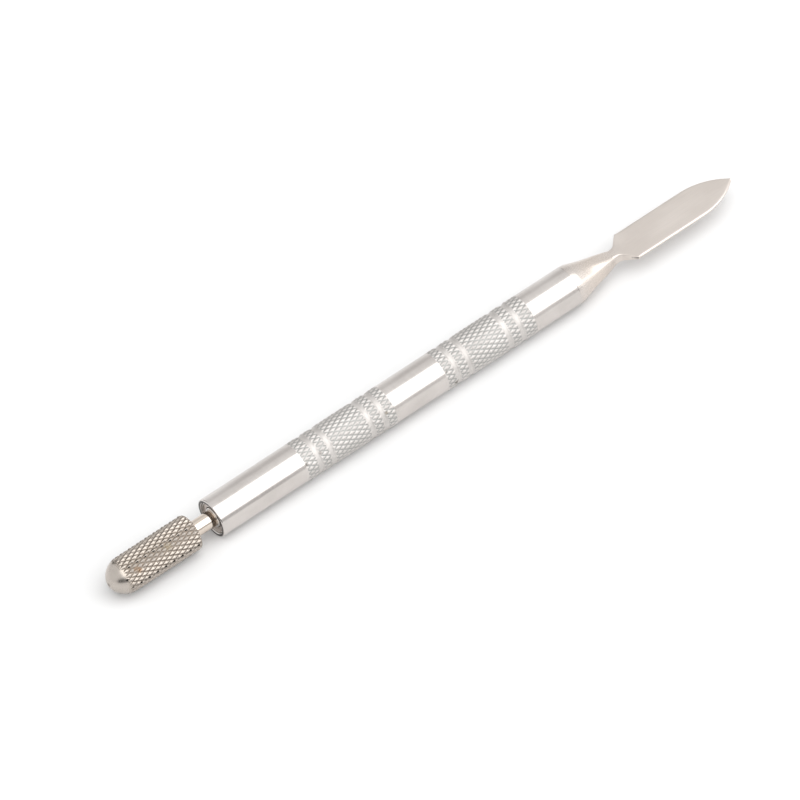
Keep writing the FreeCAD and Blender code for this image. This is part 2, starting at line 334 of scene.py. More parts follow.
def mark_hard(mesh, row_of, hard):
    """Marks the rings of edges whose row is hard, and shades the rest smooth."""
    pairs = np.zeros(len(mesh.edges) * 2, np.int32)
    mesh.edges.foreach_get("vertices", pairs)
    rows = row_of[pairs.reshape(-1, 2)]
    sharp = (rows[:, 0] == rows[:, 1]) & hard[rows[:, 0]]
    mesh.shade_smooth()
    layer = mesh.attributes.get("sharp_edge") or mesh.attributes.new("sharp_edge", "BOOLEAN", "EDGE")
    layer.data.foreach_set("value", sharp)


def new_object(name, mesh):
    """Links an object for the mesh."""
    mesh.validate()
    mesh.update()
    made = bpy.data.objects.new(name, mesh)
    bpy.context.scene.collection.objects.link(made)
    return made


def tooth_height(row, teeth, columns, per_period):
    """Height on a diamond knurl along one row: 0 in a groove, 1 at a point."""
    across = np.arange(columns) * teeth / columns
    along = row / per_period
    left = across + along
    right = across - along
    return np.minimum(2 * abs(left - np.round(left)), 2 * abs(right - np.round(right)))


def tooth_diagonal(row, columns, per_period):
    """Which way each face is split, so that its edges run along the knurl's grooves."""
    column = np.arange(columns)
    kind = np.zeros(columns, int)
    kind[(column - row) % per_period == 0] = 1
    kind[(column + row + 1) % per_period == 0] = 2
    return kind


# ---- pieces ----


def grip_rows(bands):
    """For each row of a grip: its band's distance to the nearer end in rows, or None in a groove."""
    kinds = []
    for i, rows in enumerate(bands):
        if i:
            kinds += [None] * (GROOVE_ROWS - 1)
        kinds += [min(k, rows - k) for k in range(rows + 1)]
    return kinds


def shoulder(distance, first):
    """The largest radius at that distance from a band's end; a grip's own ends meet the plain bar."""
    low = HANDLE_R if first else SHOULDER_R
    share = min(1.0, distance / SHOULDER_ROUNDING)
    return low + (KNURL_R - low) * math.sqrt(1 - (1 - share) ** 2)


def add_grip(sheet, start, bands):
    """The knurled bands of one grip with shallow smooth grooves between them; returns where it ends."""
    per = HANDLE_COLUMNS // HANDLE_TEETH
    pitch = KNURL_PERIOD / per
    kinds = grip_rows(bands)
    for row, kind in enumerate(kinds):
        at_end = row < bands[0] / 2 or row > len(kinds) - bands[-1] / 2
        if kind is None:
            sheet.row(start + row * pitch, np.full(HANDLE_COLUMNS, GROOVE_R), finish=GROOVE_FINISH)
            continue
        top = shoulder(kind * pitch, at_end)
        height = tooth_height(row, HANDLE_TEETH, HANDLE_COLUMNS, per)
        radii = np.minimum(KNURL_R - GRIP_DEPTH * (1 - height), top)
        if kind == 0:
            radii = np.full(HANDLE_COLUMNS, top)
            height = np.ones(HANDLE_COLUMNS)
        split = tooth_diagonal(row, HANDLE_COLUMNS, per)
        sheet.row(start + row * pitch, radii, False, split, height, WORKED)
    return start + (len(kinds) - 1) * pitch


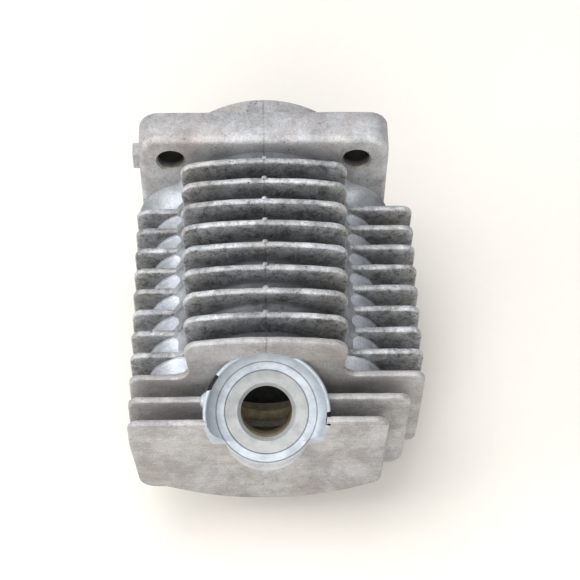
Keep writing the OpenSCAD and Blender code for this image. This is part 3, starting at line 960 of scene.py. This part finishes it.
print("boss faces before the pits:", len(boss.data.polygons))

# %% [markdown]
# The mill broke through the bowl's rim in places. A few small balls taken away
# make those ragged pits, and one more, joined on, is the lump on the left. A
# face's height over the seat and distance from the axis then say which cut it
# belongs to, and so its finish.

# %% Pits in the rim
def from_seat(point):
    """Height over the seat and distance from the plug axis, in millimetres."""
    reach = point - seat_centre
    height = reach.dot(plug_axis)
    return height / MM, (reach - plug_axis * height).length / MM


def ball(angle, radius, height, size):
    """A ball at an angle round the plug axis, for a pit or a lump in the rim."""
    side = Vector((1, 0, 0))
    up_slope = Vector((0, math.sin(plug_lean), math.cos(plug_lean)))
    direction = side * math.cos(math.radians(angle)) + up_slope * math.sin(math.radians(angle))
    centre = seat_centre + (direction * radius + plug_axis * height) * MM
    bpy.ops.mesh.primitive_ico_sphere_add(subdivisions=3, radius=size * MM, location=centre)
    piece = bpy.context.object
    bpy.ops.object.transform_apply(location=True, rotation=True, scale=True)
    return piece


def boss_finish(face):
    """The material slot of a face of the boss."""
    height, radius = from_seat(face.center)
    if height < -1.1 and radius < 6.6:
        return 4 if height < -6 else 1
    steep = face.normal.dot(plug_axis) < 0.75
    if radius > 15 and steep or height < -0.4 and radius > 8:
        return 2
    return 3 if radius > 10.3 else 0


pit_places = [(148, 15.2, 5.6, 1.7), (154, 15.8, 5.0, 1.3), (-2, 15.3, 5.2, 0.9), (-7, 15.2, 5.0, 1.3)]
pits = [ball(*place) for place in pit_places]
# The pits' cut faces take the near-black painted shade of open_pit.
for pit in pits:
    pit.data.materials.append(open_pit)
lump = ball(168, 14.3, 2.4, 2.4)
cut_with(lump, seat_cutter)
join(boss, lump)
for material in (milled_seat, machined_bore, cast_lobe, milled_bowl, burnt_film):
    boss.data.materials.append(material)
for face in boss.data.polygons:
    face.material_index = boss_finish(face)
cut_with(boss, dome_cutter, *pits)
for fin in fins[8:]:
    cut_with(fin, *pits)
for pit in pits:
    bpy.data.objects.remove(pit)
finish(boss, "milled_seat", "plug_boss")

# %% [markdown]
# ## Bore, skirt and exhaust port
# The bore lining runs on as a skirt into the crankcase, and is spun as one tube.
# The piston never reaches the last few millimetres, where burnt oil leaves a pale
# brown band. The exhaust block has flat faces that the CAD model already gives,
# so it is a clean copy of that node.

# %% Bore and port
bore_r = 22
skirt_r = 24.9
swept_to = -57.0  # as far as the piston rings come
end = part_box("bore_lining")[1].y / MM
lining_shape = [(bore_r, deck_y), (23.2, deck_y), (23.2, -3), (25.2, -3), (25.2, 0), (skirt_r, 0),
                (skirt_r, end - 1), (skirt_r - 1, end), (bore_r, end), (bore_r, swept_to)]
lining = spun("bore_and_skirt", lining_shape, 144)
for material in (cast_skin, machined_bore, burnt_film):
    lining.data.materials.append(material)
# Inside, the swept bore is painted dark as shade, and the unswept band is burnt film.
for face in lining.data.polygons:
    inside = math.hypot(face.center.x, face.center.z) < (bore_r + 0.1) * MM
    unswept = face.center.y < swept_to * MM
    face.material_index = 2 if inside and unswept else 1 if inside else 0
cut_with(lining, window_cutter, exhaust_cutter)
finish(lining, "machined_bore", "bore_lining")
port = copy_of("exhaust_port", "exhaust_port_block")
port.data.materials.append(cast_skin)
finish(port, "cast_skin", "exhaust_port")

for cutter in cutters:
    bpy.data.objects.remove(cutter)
◇ ◇ ◇ ◇
§ REQUEST: Print exactly the lines above from the one with "Keep writing the OpenSCAD" to the one with "return 3 if radius > 10.3 else 0", including both.

§ WORKED SOLUTION:
Keep writing the OpenSCAD and Blender code for this image. This is part 3, starting at line 960 of scene.py. This part finishes it.
print("boss faces before the pits:", len(boss.data.polygons))

# %% [markdown]
# The mill broke through the bowl's rim in places. A few small balls taken away
# make those ragged pits, and one more, joined on, is the lump on the left. A
# face's height over the seat and distance from the axis then say which cut it
# belongs to, and so its finish.

# %% Pits in the rim
def from_seat(point):
    """Height over the seat and distance from the plug axis, in millimetres."""
    reach = point - seat_centre
    height = reach.dot(plug_axis)
    return height / MM, (reach - plug_axis * height).length / MM


def ball(angle, radius, height, size):
    """A ball at an angle round the plug axis, for a pit or a lump in the rim."""
    side = Vector((1, 0, 0))
    up_slope = Vector((0, math.sin(plug_lean), math.cos(plug_lean)))
    direction = side * math.cos(math.radians(angle)) + up_slope * math.sin(math.radians(angle))
    centre = seat_centre + (direction * radius + plug_axis * height) * MM
    bpy.ops.mesh.primitive_ico_sphere_add(subdivisions=3, radius=size * MM, location=centre)
    piece = bpy.context.object
    bpy.ops.object.transform_apply(location=True, rotation=True, scale=True)
    return piece


def boss_finish(face):
    """The material slot of a face of the boss."""
    height, radius = from_seat(face.center)
    if height < -1.1 and radius < 6.6:
        return 4 if height < -6 else 1
    steep = face.normal.dot(plug_axis) < 0.75
    if radius > 15 and steep or height < -0.4 and radius > 8:
        return 2
    return 3 if radius > 10.3 else 0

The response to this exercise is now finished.